According to the auditor general’s office, the state aid in question is allocated each year to local municipalities for disbursement to 2,000 volunteer firefighter relief associations to help pay for training, equipment and insurance, as well as death benefits for volunteer firefighters.

The revenue comes from a 2 percent tax on premiums paid for casualty and fire insurance sold in the commonwealth by out-of-state insurance companies.

The total allocation to Jefferson Twp. generally has ranged between $20,000 and $25,000 annually since 2012, state records show.

Under state law, the recipient municipality has sole discretion in distributing the funds to any relief association serving that municipality.

Efforts to reach township solicitor Anthony Magnotta were unsuccessful.

The fire company relief association, which filed a petition to intervene in the case last week, asked the court to dismiss the complaint against the township.

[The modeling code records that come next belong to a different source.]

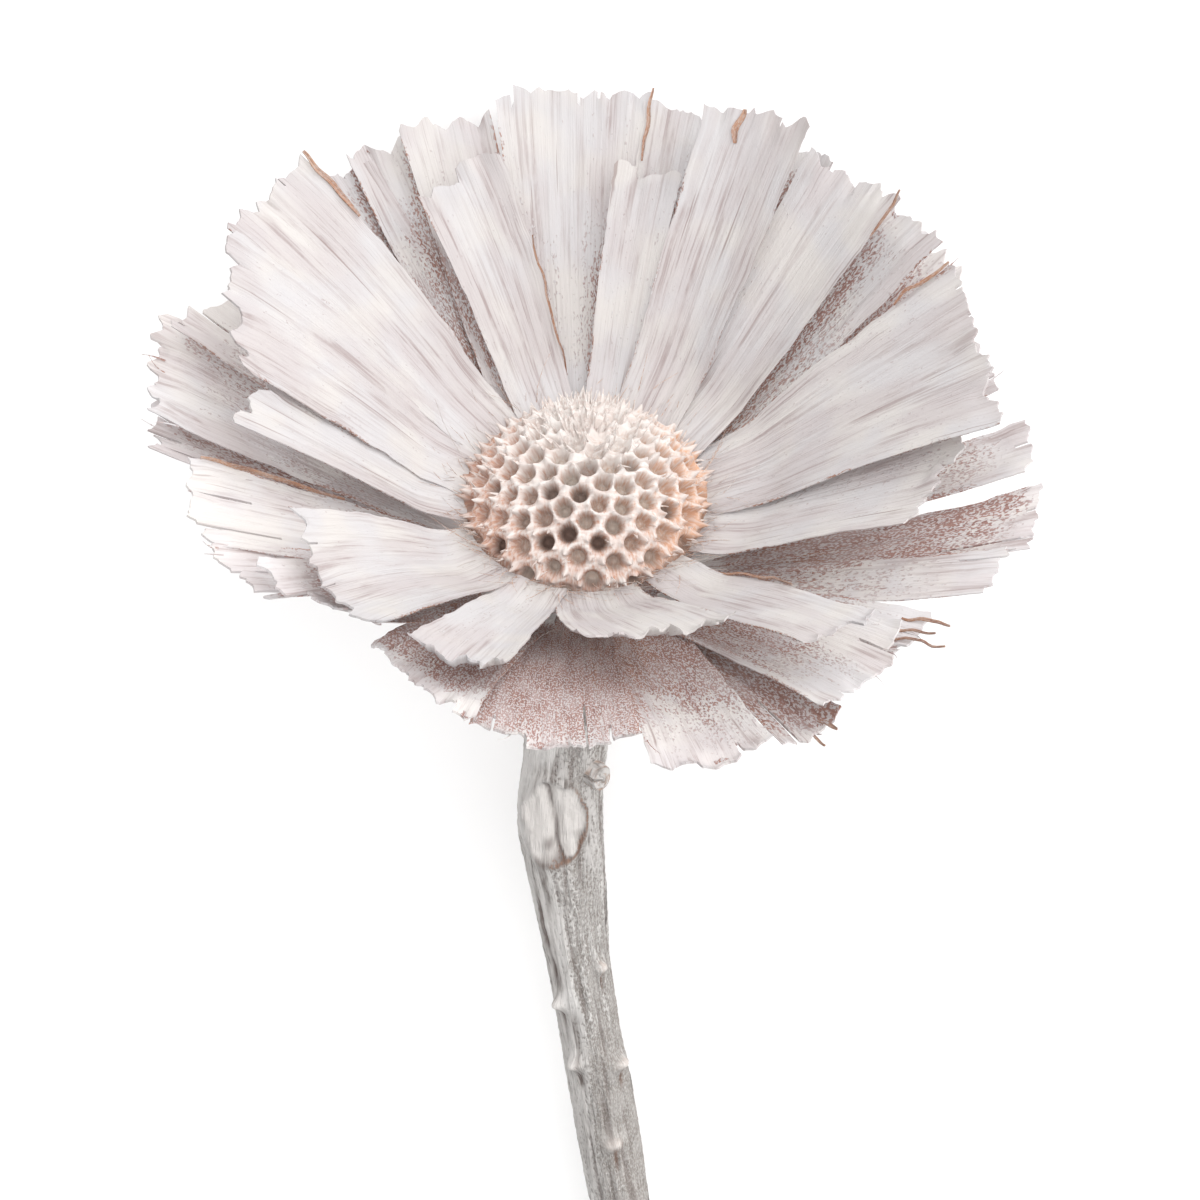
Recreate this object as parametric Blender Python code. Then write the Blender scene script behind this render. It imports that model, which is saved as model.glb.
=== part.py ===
"""A dried protea flower head on its cut stem, lying on a surface.

The head is modelled in its own frame, in millimetres: the flower's axis is Z, the dome's rim lies in the
plane z = 0, and +Y is the side that lies lowest. An empty named "flower" then lays the whole flower down: it
rests on the ends of two outer bracts and on the cut end of the stem, and its face looks up and towards -Y.
"""

import math
import random

import bmesh
import bpy
from mathutils import Euler, Vector
from mathutils.geometry import delaunay_2d_cdt

MM = 0.001
MERGE = 0.000001

# How the flower lies, in degrees and millimetres: turned on its side until three low points reach the surface
LIE_PITCH = -58.70
LIE_ROLL = 1.02
HEAD_PLACE = (0.79, -63.37, 30.14)

# The dome of pits and points, and the woody cone under it as radius and height
DOME_RADIUS = 14.0
DOME_HEIGHT = 8.0
DOME_ROUNDNESS = 2.2
DOME_SHOULDER = 0.75
DOME_SEED = 7
PIT_COUNT = 100
SPARE_PITS = 50
PIT_DEPTH = 1.5
PIT_DISH = 0.1
PIT_FLOOR_SHARE = 0.58
RIM_PIT_SHARE = 0.55
POINT_HEIGHT = 0.9
RIM_POINT_HEIGHT = 1.6
RIM_SHARPNESS = 4
POINT_SPREAD = (0.6, 1.3)
POINT_LEAN = 0.45
POINT_STOOP = 0.3
CONE_PROFILE = ((13.7, -0.5), (10.4, -3.0), (8.3, -8.0), (4.4, -24.0))

# Where each whorl of bracts leaves the head, as radius and height
INNER_ROOT = (12.4, -3.6)
SECOND_ROOT = (11.0, -4.6)
OUTER_ROOT = (10.2, -8.4)

# What every bract shares
BRACT_THICKNESS = 0.75
ROOT_SINK = 1.0
ROOT_WIDTH_SHARE = 0.42
ROOT_WIDTH_ADDED = 1.5
ROOT_WIDTH_LIMITS = (4.0, 8.0)
WIDENING = 0.9
CURL = 7.0
TROUGH = (0.05, 0.15)
TROUGH_START = 0.35
WAVE = (0.2, 0.4)
WAVE_ALONG = 5.0
WAVE_ACROSS = 2.0
TIP_REACH = (0.0, 0.36)
NOTCH_REACH = (-0.9, -0.36)
TOOTH_SEED = 1000
COLUMN_WIDTH = 2.7
LEAST_COLUMNS = 3
BRACT_ROWS = 3
INNER_SEED = 100
OUTER_SEED = 400

# One row for each bract: azimuth of its cut end, azimuth of its root, length, lift above the rim's plane,
# width of the cut end, and how much longer its anticlockwise side is
INNER_BRACTS = (
    (-16, -19, 34, 33, 13, 5),
    (5, 8, 40, 37, 25, -2),
    (43, 40, 40, 40, 13, -3),
    (61, 59, 41, 44, 13, -3),
    (78, 80, 32, 45, 8, 1),
    (117, 110, 33, 46, 15, -1),
    (145, 139, 42, 39, 14, 0),
    (164, 160, 38, 40, 16, -9),
    (180, -175, 32, 38, 8, 4),
    (-139, -142, 32, 34, 22, 5),
    (-112, -116, 33, 34, 11, -2),
    (-76, -82, 26, 39, 17, 5),
    (-51, -50, 38, 33, 9, 2),
)
SECOND_BRACTS = (
    (35, 32, 42, 34, 11, -1),
    (55, 52, 41, 36, 8, -1),
    (75, 74, 41, 38, 9, 0),
    (92, 94, 41, 38, 18, 0),
    (112, 117, 41, 36, 11, 2),
    (122, 126, 41, 34, 6, 2),
    (130, 131, 41, 33, 9, 4),
)
OUTER_BRACTS = (
    (33, 30, 44, 28, 10, 0),
    (16, 12, 41, 25, 12, 0),
    (0, -5, 43, 23, 8, 0),
    (-8, -20, 43, 18, 9, 1),
    (-20, -30, 41, 21, 8, 1),
    (-36, -39, 37, 23, 8, 0),
    (-48, -47, 40, 26, 16, -5),
    (-58, -55, 39, 21, 8, -1),
    (-69, -66, 41, 24, 9, 4),
    (-94, -98, 41, 30, 19, 3),
    (-115, -120, 38, 33, 16, 8),
    (-142, -138, 34, 33, 14, -9),
    (-154, -150, 37, 27, 9, -4),
    (-168, -162, 39, 27, 13, -1),
    (174, -178, 42, 20, 8, -1),
    (166, 170, 44, 23, 15, -4),
    (156, 160, 43, 27, 11, 4),
    (144, 146, 40, 28, 12, 0),
    (131, 132, 38, 29, 11, 0),
    (118, 119, 42, 31, 11, 0),
    (105, 105, 35, 32, 10, 0),
    (91, 91, 33, 32, 11, 0),
    (77, 77, 35, 32, 10, 0),
    (62, 61, 42, 31, 11, 0),
    (48, 47, 38, 29, 11, 0),
)

# The rings of bases that the bracts and scales grow from: the corners of their section in radius and height
INNER_COLLAR = ((10.9, -3.1), (13.2, -2.9), (12.8, -4.9), (11.0, -6.0), (9.7, -5.9))
OUTER_COLLAR = ((9.45, -6.7), (11.4, -7.2), (11.2, -9.4), (9.3, -10.3), (8.25, -10.2))
BASAL_COLLAR = ((8.15, -10.6), (9.4, -10.7), (6.5, -23.4), (5.1, -23.4))
COLLAR_SIDES = 24

# The basal scales, in rings: how many, root radius, root height, lift, length and width
SCALE_RINGS = (
    (13, 8.6, -14.0, 40, 7.0, 4.2),
    (11, 7.5, -18.0, 50, 7.0, 4.2),
    (9, 6.4, -22.0, 56, 6.4, 4.2),
)
SCALE_LINES = ((0.0, 0.9), (0.55, 1.0), (1.0, 0.25))
SCALE_TIP_THICKNESS = 0.8
SCALE_ROOT_THICKENING = 0.6
SCALE_TROUGH = 0.18
SCALE_OFFSET = 0.13

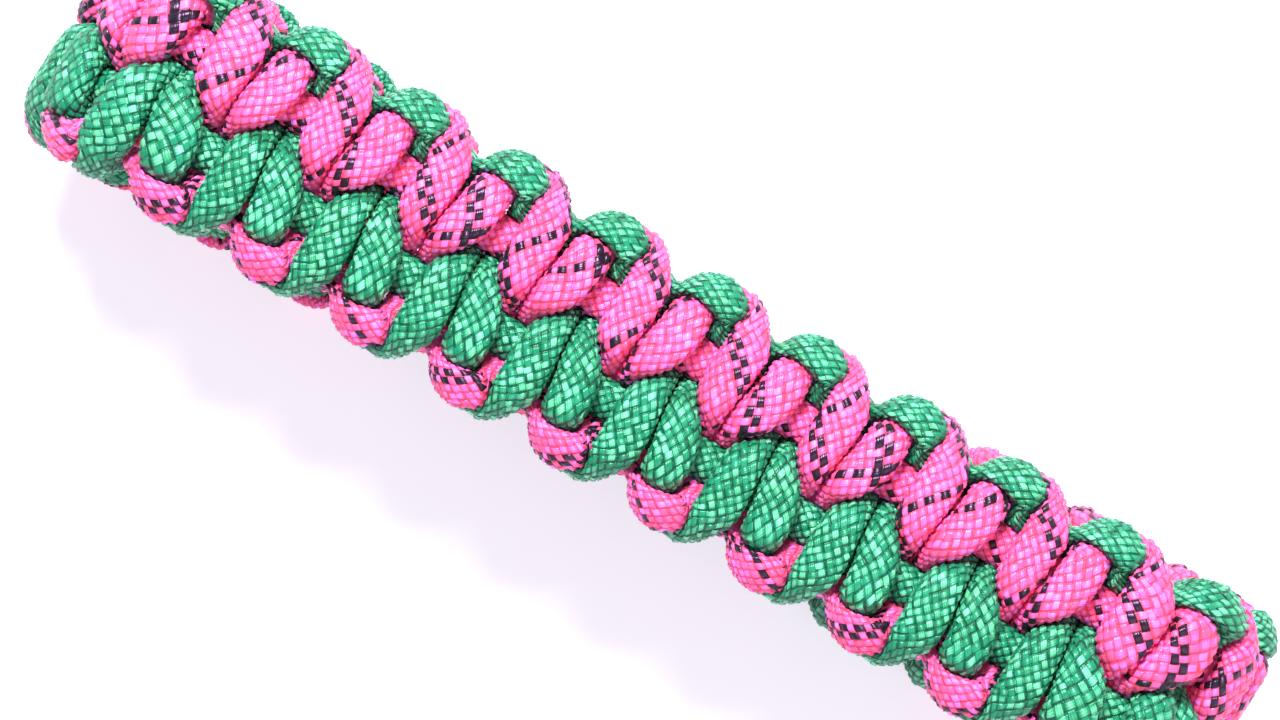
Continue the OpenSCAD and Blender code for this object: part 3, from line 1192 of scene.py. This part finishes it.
@dataclass
class KnottedCord(Cord):
    """A working cord: one knot's stretch of it, repeated along the band."""

    across: Across
    stations: int = 260
    fine: int = 16

    def route(self) -> tuple[np.ndarray, np.ndarray]:
        """Draws the cord's middle over one knot, in even steps.

        Returns:
            The points with the free half width as a fourth column, and the length at each row of
            the table and at the knot's end.
        """
        band = self.band
        scale = np.array([band.pitch, band.half_width, band.half_thickness, 1.0])
        repeat = np.array([*band.repeat, 0.0])
        curve = smooth_line(np.array(KNOT_ROUTE) * scale, repeat, self.fine)
        closed = np.vstack([curve, curve[:1] + repeat])
        return even_steps(closed, self.stations + 1)[:-1], lengths_along(closed)[:: self.fine]

    def flat(self) -> tuple[BraidMesh, dict[str, float]]:
        """Braids one knot's stretch of the cord.

        Returns:
            The braid, and how often it repeats and where the cord starts and ends.
        """
        band = self.band
        line, at_row = self.route()
        length = float(at_row[-1])
        rows = self.sheath.rows_in(length)
        log.info("%s: %.1f mm of cord a knot, %d rows", self.name, length, rows)
        rings = StrandRoom(band, line[:, :3], line[:, 3]).rings()
        if self.across is Across.MIRRORED:
            rings = band.mirrored(rings)[:, ::-1]
        braid = BraidedTube(rings, self.sheath, rows, band.repeat).braid()
        start = at_row[FIRST_ROW] / length
        end = at_row[LAST_ROW] / length
        return braid, {
            "Repeats": band.knots + 2,
            "First Place": (band.first_place - band.pitch) * MM,
            "Pitch": band.pitch * MM,
            "Rows": rows,
            "From Row": round(start * rows),
            "To Row": round((band.knots + 1 + end) * rows),
        }


@dataclass
class CoreStrand(Cord):
    """A straight core strand that turns round a clasp bar at each end."""

    side: int
    bend_from: float = 5.4
    wrap_to: float = -148.0
    straight_to_bend: float = 0.6
    press_before_bend: float = 1.0
    press_over: float = 3.4
    pressed_across: float = 2.25
    pressed_high: float = 1.2
    straight_points: int = 200
    wrap_points: int = 60
    stations: int = 900

    def half_line(self) -> np.ndarray:
        """Draws the strand's middle from the top's middle to its end round a bar.

        Returns:
            Rows of place along, height, half width across and half height.
        """
        radius = self.band.eye_mid_radius
        bar = self.band.bar_place
        free = self.band.core_radius
        lean = math.asin(radius / self.bend_from)
        angles = np.radians(np.linspace(90 + math.degrees(lean), self.wrap_to, self.wrap_points))
        round_bar = np.stack([bar + radius * np.cos(angles), radius * np.sin(angles)], axis=1)
        along = np.linspace(0, bar - self.bend_from - self.straight_to_bend, self.straight_points)
        path = np.vstack([np.stack([along, np.zeros(len(along))], axis=1), round_bar])
        path = even_steps(np.column_stack([path, np.zeros(len(path))]), self.stations)[:, :2]
        press_from = bar - self.bend_from - self.press_before_bend
        near = np.clip((path[:, 0] - press_from) / self.press_over, 0, 1)
        pressed = np.maximum.accumulate(near * near * (3 - 2 * near))
        across = free + (self.pressed_across - free) * pressed
        high = free + (self.pressed_high - free) * pressed
        return np.column_stack([path, across, high])

    def flat(self) -> tuple[BraidMesh, dict[str, float]]:
        """Braids the whole strand, with its eyes.

        Returns:
            The braid, and inputs that lay it once and cut nothing off.
        """
        half = self.half_line()
        whole = np.vstack([half[:0:-1] * np.array([-1, 1, 1, 1]), half])
        beside = np.full(len(whole), self.side * self.band.core_place)
        line = np.column_stack([whole[:, 0], beside, whole[:, 1]])
        length = float(lengths_along(line)[-1])
        rows = self.sheath.rows_in(length)
        log.info("%s: %.1f mm long, %d rows", self.name, length, rows)
        across = np.array([0.0, 1.0, 0.0])
        up = np.cross(unit(np.gradient(line, axis=0)), across)
        rings = line[:, None, :] + across * np.cos(AROUND) * whole[:, 2, None, None]
        rings = rings + up[:, None, :] * np.sin(AROUND) * whole[:, 3, None, None]
        braid = BraidedTube(rings, self.sheath, rows).braid()
        run = {"Repeats": 1, "First Place": 0.0, "Pitch": 0.0, "Rows": rows}
        return braid, run | {"From Row": -rows, "To Row": 2 * rows}


@dataclass
class ClaspDress:
    """The clasp keeps its exact solid, with the plastic's finish."""

    node: str
    finish: MouldedPlastic

    def dress(self) -> bpy.types.Object:
        """Puts the finish on the clasp.

        Returns:
            The clasp's own object.
        """
        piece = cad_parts[self.node]
        piece.data.materials.clear()
        piece.data.materials.append(self.finish.material())
        return piece


@dataclass(frozen=True)
class SoftLight:
    """A square light that faces the bracelet: its place and side in metres, its power in watts."""

    name: str
    place: tuple[float, float, float]
    side: float
    power: float

    def hang(self) -> None:
        """Hangs the light in the studio."""
        lamp = bpy.data.lights.new(self.name, "AREA")
        lamp.size = self.side
        lamp.energy = self.power
        hung = bpy.data.objects.new(self.name, lamp)
        hung.location = self.place
        hung.rotation_euler = (-hung.location).to_track_quat("-Z", "Y").to_euler()
        bpy.context.scene.collection.objects.link(hung)


@dataclass
class Studio:
    """A pale floor, soft lights and a camera that looks straight down on the band."""

    photo_width_px: int = 1280
    px_per_mm: float = 11.08
    band_slope: float = 31.8
    aim: tuple[float, float] = (-1.6, 0.9)
    face_height: float = 33.0
    distance: float = 560.0
    sensor: float = 36.0
    floor_reach: float = 1.5
    floor_colour: Colour = (0.6, 0.58, 0.64)
    floor_roughness: float = 0.7
    floor_glow: Colour = (0.95, 0.92, 1.0)
    floor_glow_strength: float = 0.52
    sky_colour: Colour = (0.93, 0.93, 1.0)
    sky_strength: float = 0.42
    lights: tuple[SoftLight, ...] = (
        SoftLight("key", (-0.3, 0.42, 0.78), 0.22, 19.0),
        SoftLight("fill", (0.5, -0.3, 0.75), 0.9, 5.0),
    )

    def floor(self) -> None:
        """Lays the floor that the bracelet lies on."""
        mesh = bpy.data.meshes.new("floor")
        half = self.floor_reach
        corners = [(-half, -half, 0), (half, -half, 0), (half, half, 0), (-half, half, 0)]
        mesh.from_pydata(corners, [], [(0, 1, 2, 3)])
        ground = bpy.data.objects.new("floor", mesh)
        bpy.context.scene.collection.objects.link(ground)
        made, sheet, shader = new_material("floor")
        sheet.fill(shader, {
            "Base Color": (*self.floor_colour, 1),
            "Roughness": self.floor_roughness,
            "Emission Color": (*self.floor_glow, 1),
            "Emission Strength": self.floor_glow_strength,
        })
        mesh.materials.append(made)

    def sky(self) -> None:
        """Sets the even light that comes from all round."""
        world = bpy.data.worlds.new("studio")
        world.use_nodes = True
        shade = {"Color": (*self.sky_colour, 1), "Strength": self.sky_strength}
        NodeSheet(world.node_tree).fill(world.node_tree.nodes["Background"], shade)
        bpy.context.scene.world = world

    def camera(self) -> None:
        """Places the camera so that a millimetre of the band's face has its size in the photo."""
        lens = bpy.data.cameras.new("camera")
        lens.sensor_width = self.sensor
        lens.lens = self.sensor * self.distance / (self.photo_width_px / self.px_per_mm)
        lens.clip_start = 0.01
        held = bpy.data.objects.new("camera", lens)
        held.location = (self.aim[0] * MM, self.aim[1] * MM, (self.face_height + self.distance) * MM)
        held.rotation_euler = (0.0, 0.0, math.radians(self.band_slope))
        bpy.context.scene.collection.objects.link(held)
        bpy.context.scene.camera = held

    def build(self) -> None:
        """Sets up the whole studio."""
        self.floor()
        for light in self.lights:
            light.hang()
        self.sky()
        self.camera()
        bpy.context.scene.view_settings.view_transform = "Standard"


PINK = CordFinish(
    name="pink_cord",
    crest_highlight=(1.0, 0.22, 0.92),
    body=(1.0, 0.1, 0.32),
    crease_shade=(1.0, 0.06, 0.15),
    glint=(1.0, 0.55, 1.0),
    bounce_tint=(1.0, 0.8, 0.66),
    tracer=(0.005, 0.005, 0.009),
    glow=0.05,
)
GREEN = CordFinish(
    name="green_cord",
    crest_highlight=(0.18, 0.7, 0.41),
    body=(0.008, 0.225, 0.115),
    crease_shade=(0.0, 0.065, 0.036),
    glint=(0.5, 1.0, 0.75),
    bounce_tint=(0.7, 0.78, 0.68),
)


def main() -> None:
    """Builds every piece in order and reports it."""
    logging.basicConfig(level=logging.INFO, format="%(message)s")
    band = Band()
    sheath = Sheath()
    tree = loop_tree()
    strands = (
        KnottedCord("pink_cord_braid", band, sheath, PINK, Across.AS_DRAWN),
        KnottedCord("green_cord_braid", band, sheath, GREEN, Across.MIRRORED),
        CoreStrand("pink_core_braid", band, sheath, PINK, 1),
        CoreStrand("green_core_braid", band, sheath, GREEN, -1),
    )
    for strand in strands:
        piece = strand.build(tree)
        node = strand.name.removesuffix("_braid")
        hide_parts(node)
        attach(piece, "root")
        log.info("%s: %d triangles", piece.name, len(piece.data.polygons))
    clasp = ClaspDress("clasp", MouldedPlastic()).dress()
    log.info("%s dressed", clasp.name)
    Studio().build()


if __name__ == "__main__":
    main()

Citing a 2017 report by the auditor general’s office, it argued the ambulance group is “not a bona fide relief association” and said it is trying to “establish rights to monies it legally does not and cannot have.”

Attorney Ernie Preate Jr., who represents the fire company relief association, said past practice in that instance is irrelevant.

“That doesn’t make it legal,” he said. “They’re still not entitled to it.”

Mulligan said he believes the move to strip the ambulance relief association of its allocation is related in part to the criminal case against a former ambulance association official.

In January 2018, county detectives accused Dorothy Dennis and her husband, Gerald, of stealing more than $68,000 from the ambulance organizations between 2013 and 2017, by forging the signatures of other association officers on checks.

Dorothy Dennis, 71, who was originally charged with 189 counts of forgery and theft, pleaded guilty in August to two counts of theft by unlawful taking and awaits sentencing. Charges against her husband were withdrawn.